Sbaglia chi crede che la leggerezza di Yegge gli costerà il posto: come spiega, ovviamente sul suo G+ pubblico, “le persone delle relazioni pubbliche di Google si sono dimostrate gentili e di grande aiuto”; ci tenevano a chiarire che “la nostra non è un’azienda in cui si sottopongono a censura le opinioni personali dei dipendenti”. In effetti, in passato Google ha fatto qualche titolo di giornale per la sua cattiva abitudine di censurare gli utenti, su “gentile richiesta” di qualche dittatura come quella cinese, ma questa è un’altra storia.

Come scrive Chris Matyszczyk su CNET, le parole di Yegge forniscono una prospettiva unica per valutare lo (scarso) successo di Google nel social networking: ricordiamo infatti gli ingloriosi risultati del suo primo tentativo di spodestare Facebook e Twitter con il disastroso Buzz, finito rapidamente nel dimenticatoio.
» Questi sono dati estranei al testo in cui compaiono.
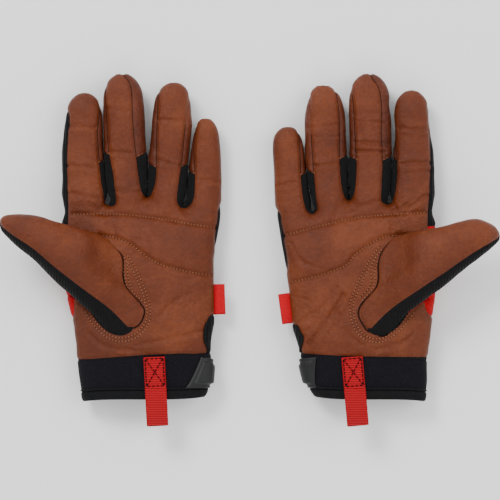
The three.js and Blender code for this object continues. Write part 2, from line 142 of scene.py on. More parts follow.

Con G+, le cose non sembrano andare molto meglio. Secondo le rilevazioni di Chitica, una società che offre pubblicità online ritagliata per specifici target di clientela ma che si occupa anche di ricerche su internet, dopo il fisiologico balzo di tredici volte registrato a settembre (quando G+ è diventato accessibile a tutti), il suo utilizzo da parte degli utenti è sceso del 60%.

Sembra dunque che Yegge colga nel segno quando parla della difficoltà di Google ad orientare la sua offerta su una piattaforma. Gli utenti, inizialmente attratti dal servizio, si sono resi rapidamente conto dei suoi notevoli limiti: ad esempio c’è qualcuno in giro che abbia capito che cosa accade realmente quando si preme il tasto +1?